Bradford Hill really isn't applicable to this situation either. The only way you could try is by making a cross country examination of gun laws and effects, but that would require substantial knowledge of potential black markets for guns, and how many are already in the society (it would do a fat lot of good to ban guns in a country where nearly every person has one and then say gun control doesn't help when it fails to lower gun violence significantly).
It's also apparently used in the social sciences, but as you said this is not the primary application. If it can in fact be applied here it's still not going to give you a definitive answer, nothing can when studying society and behavior. Even if it's not strictly applicable here it's generality should allow it to provide a framework within which to look at this problem which has to be better than the blanket, "correlation does not equal causality" line. It was just a thought.

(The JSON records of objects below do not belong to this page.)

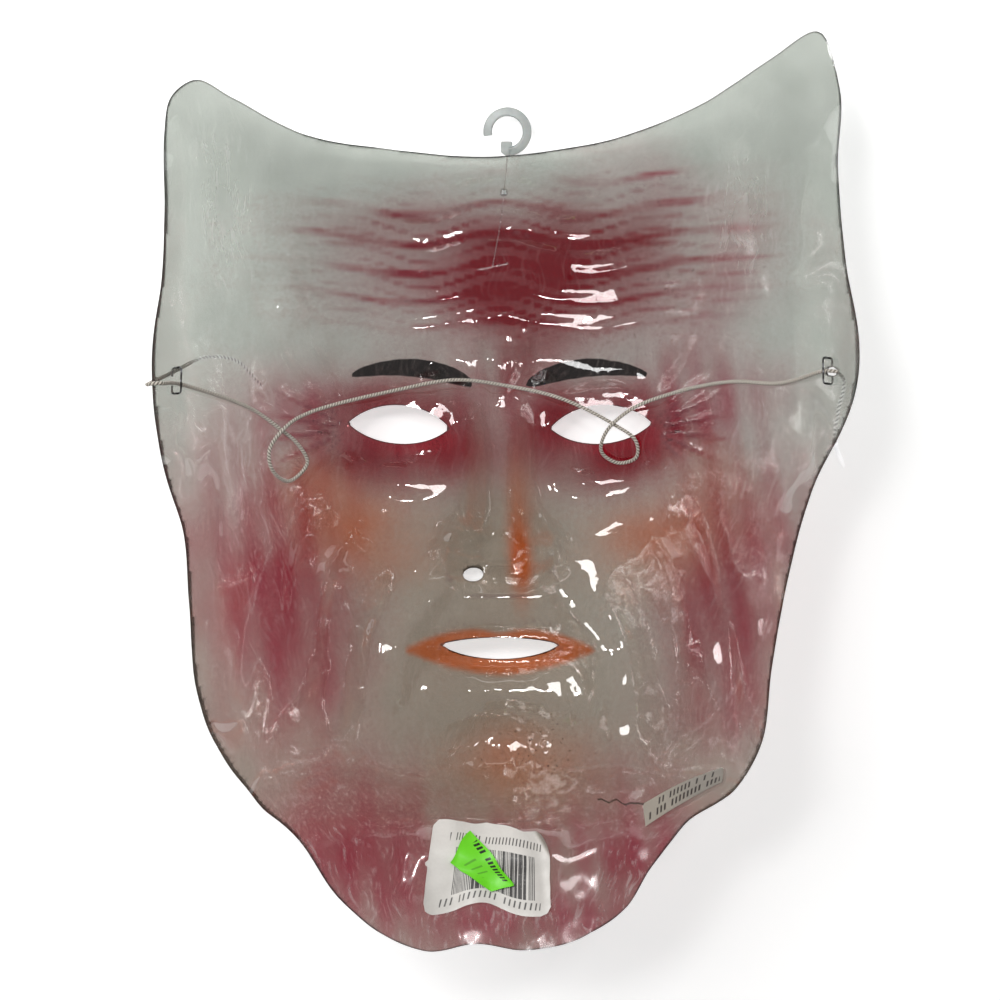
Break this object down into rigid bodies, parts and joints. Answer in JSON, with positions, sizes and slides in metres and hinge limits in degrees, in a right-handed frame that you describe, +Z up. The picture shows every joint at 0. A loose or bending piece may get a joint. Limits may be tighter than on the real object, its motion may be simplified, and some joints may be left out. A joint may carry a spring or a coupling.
{
  "type": "old man mask",
  "caption": "Old man's face mask of thin clear sheet plastic, airbrushed, with an elastic cord, staples, a moulded hanging hook and stuck labels, lying face down.",
  "frame": {"origin": "middle of the lying mask's box, on the floor, the free elastic cord left out", "axes": "+Y towards the forehead, +Z up out of the hollow, +X to the right when looking down into the hollow with the forehead away"},
  "size_m": [0.1991, 0.2616, 0.0984],
  "materials": {
    "clear_sheet": "clear glossy sheet, airbrushed in reds, pinks, orange and dark brown",
    "elastic": "white braided round elastic",
    "staple_wire": "drawn steel wire",
    "hook_plastic": "frosted, part see-through",
    "label_paper": "matt white",
    "sticker_paper": "satin fluorescent green",
    "label_film": "whitish, slightly see-through"
  },
  "bodies": {
    "root": {"mask_shell": "clear_sheet", "elastic_cord": "elastic", "staple_left": "staple_wire", "staple_right": "staple_wire", "hang_hook": "hook_plastic", "paper_label": "label_paper", "price_sticker": "sticker_paper", "origin_label": "label_film"}
  },
  "joints": []
}
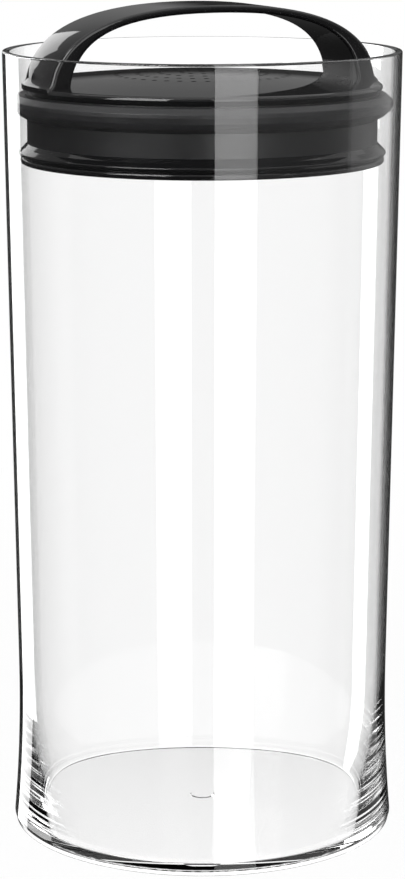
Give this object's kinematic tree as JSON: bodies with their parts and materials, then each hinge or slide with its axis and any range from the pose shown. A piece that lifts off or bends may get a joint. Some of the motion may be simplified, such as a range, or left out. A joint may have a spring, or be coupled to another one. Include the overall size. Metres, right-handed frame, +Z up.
{
  "type": "vacuum seal canister",
  "caption": "Tall clear food canister with a black plunger lid that slides down the bore, a vented cap with an arched handle, silicone gaskets, a one-way flap and a lift-to-open release valve.",
  "frame": {"origin": "centre of the canister's base, on the surface it stands on", "axes": "+Z up along the canister's axis, +X along the handle's arch, +Y across the handle"},
  "size_m": [0.12, 0.12, 0.2538],
  "materials": {
    "clear_plastic": "clear, polished",
    "gloss_black": "high gloss",
    "satin_black": "satin",
    "black_silicone": "satin",
    "valve_silicone": "matte",
    "screw_steel": "bright",
    "spring_steel": "drawn wire"
  },
  "bodies": {
    "canister": {"canister": "clear_plastic"},
    "lid": {"lid_drum": "satin_black", "upper_gasket": "black_silicone", "lower_gasket": "black_silicone", "clamp_ring": "satin_black", "bottom_plate": "gloss_black", "flap_pin": "satin_black", "guide_bridge": "satin_black", "bridge_screws": "screw_steel", "return_spring": "spring_steel"},
    "handle": {"handle_cap": "gloss_black", "vent_grille": "satin_black", "stop_washers": "screw_steel", "stop_screws": "screw_steel", "valve_stem": "satin_black", "stem_screw": "screw_steel", "release_plug": "valve_silicone"},
    "flap": {"check_flap": "valve_silicone"}
  },
  "joints": [
    {"name": "lid_slide", "type": "slide", "parent": "canister", "child": "lid", "axis": [0, 0, 1], "range_m": [-0.15, 0.045], "deforming": ["upper_gasket", "lower_gasket"]},
    {"name": "handle_lift", "type": "slide", "parent": "lid", "child": "handle", "axis": [0, 0, 1], "range_m": [0, 0.004], "stiffness_N_per_m": 500, "springref_m": -0.006, "deforming": ["return_spring"]},
    {"name": "flap_lift", "type": "slide", "parent": "lid", "child": "flap", "axis": [0, 0, 1], "range_m": [0, 0.0012]}
  ]
}
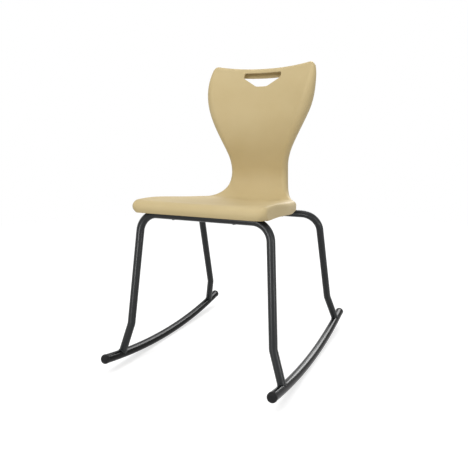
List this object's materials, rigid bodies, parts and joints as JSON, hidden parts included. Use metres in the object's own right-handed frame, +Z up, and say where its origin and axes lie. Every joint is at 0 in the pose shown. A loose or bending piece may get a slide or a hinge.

| theprof00 said: Sqrl said: OK, now for some corrections in your data assumptions. My graph does not say that 10% of shootings are fatal (nonfatal is what I said). My graph says that 10% of violent crimes involve a gun, it says it explicitly on the top of the graph: "Percent of violent crimes involving a firearm", not ambiguous at all. Also if you don't mind your table could be improved a bit, the labels for each column so people can understand the full context of what you're highlighting would be very hepful. |
"Percent of violent nonfatal incidents" is the full quote, which means 10% of violent incidents that do not result in a death involve a firearm of some kind. Let me know if we are on the same page here now.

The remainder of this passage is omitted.